Earth's moon is some 4.47 billion years old, its birthday having come about 95 million years after the formation of the solar system. This means Earth's closest companion is some 60 million years younger than previously estimated.
The revised figure comes from a new study that sidesteps a long-running debate about the age of our moon and agrees with planetary scientists arguing for a late-forming moon. And the new method researchers used to arrive at their conclusion does away with a lot of the questions about the traditional ways of calculating its age. (See "The Moon's Mystery: Scientists Debate How It Formed.")
Usually, scientists estimate our moon's age by using the radioactive decay of elements like uranium, says John Chambers, a planetary scientist at the Carnegie Institution for Science in Washington, D.C.
By taking an element with a known rate of decay, and knowing its concentration in moon rocks or the Earth's surface, researchers can back-calculate a time for when the material formed. But there are a lot of different radioactive materials that can give you different timelines, says Chambers, who was not involved in the study.
"Geochemists get into a lot of fights with each other trying to determine what these ages mean," says Seth Jacobson, a planetary scientist at the Observatoire de la Côte d'Azur in Nice, France, and co-author of the study.
The new study, published today in the journal Nature, does away with this entirely by coming at the age question from a different angle.
Planetary Weight Gain
It's generally accepted that the moon formed near the end of Earth's construction, says Jacobson, when an object about the same mass as Mars hit our planet and blew parts of both bodies into space. Those bits eventually coalesced into the moon.
After that last giant impact, Earth added weight, but it came from impacts by smaller objects about the size of asteroids like Vesta, he says. Jacobson and colleagues used this later weight gain to calculate when the Mars-size object smacked into the Earth.
Their new method relies on the fact that elements in the Earth's crust that have an affinity for combining with iron, such as platinum or iridium, arrived after the last giant impact.
"When the moon-forming event occurs, this melts the entire surface of the Earth," says Jacobson. All the iron present near the surface sinks into the Earth's core, taking iron-loving elements along with it.
Any such elements now present in the Earth's surface arrived on objects that hit our planet after its core formed.
This later-forming time line for the moon is reasonable, says William Hartmann, a researcher at the Planetary Science Institute in Tucson, Arizona. However, he said that the new study might rely too much on the idea of using the last giant impact as a marker for when such events occurred in Earth's history.
"What people frequently forget in this field is that you never have just one big impact," says Hartmann, who first proposed the giant impact theory of the moon's formation. "We have to worry about how big the next biggest impact was," and whether that impact blurred the effects of the previous giant impact.
A Cascade of Implications
This evidence for a later-forming moon means that Earth's impact history was more violent than previously thought, says Jacobson. (Read "Our Solar System" in National Geographic magazine.)

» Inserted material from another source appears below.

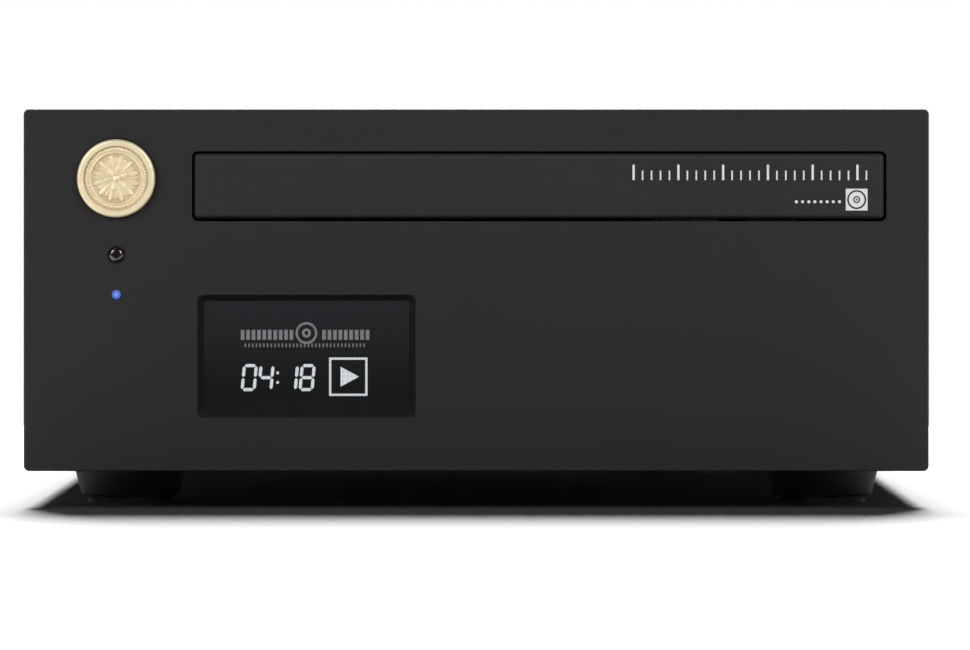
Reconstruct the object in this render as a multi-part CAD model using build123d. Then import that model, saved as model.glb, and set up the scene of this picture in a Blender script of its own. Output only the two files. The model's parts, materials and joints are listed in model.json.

The change in our planet's bombardment rate, he says, also means a change in the amount of energy that went into Earth's atmosphere and oceans. It also has implications for the history of our planet's surface temperature, which is important because liquid water couldn't form until the surface cooled enough. (Learn about how Earth got its atmosphere and its oceans.)
These results, which suggest the Earth formed nearly 100 million years after our solar system was born, also throw a monkey wrench into how scientists think about the formation of other rocky planets like Mars and Venus, Jacobson says.
Mars formed a few million years after the birth of the solar system, while Earth clearly took longer, he explains. If Venus formed on a timeline similar to that of Mars, then that would be a "huge puzzle" since Venus and Earth are so similar in terms of mass and orbit.
But these are open questions for future research, Jacobson says. For now, he and his colleagues will continue studying how planets in our solar system formed.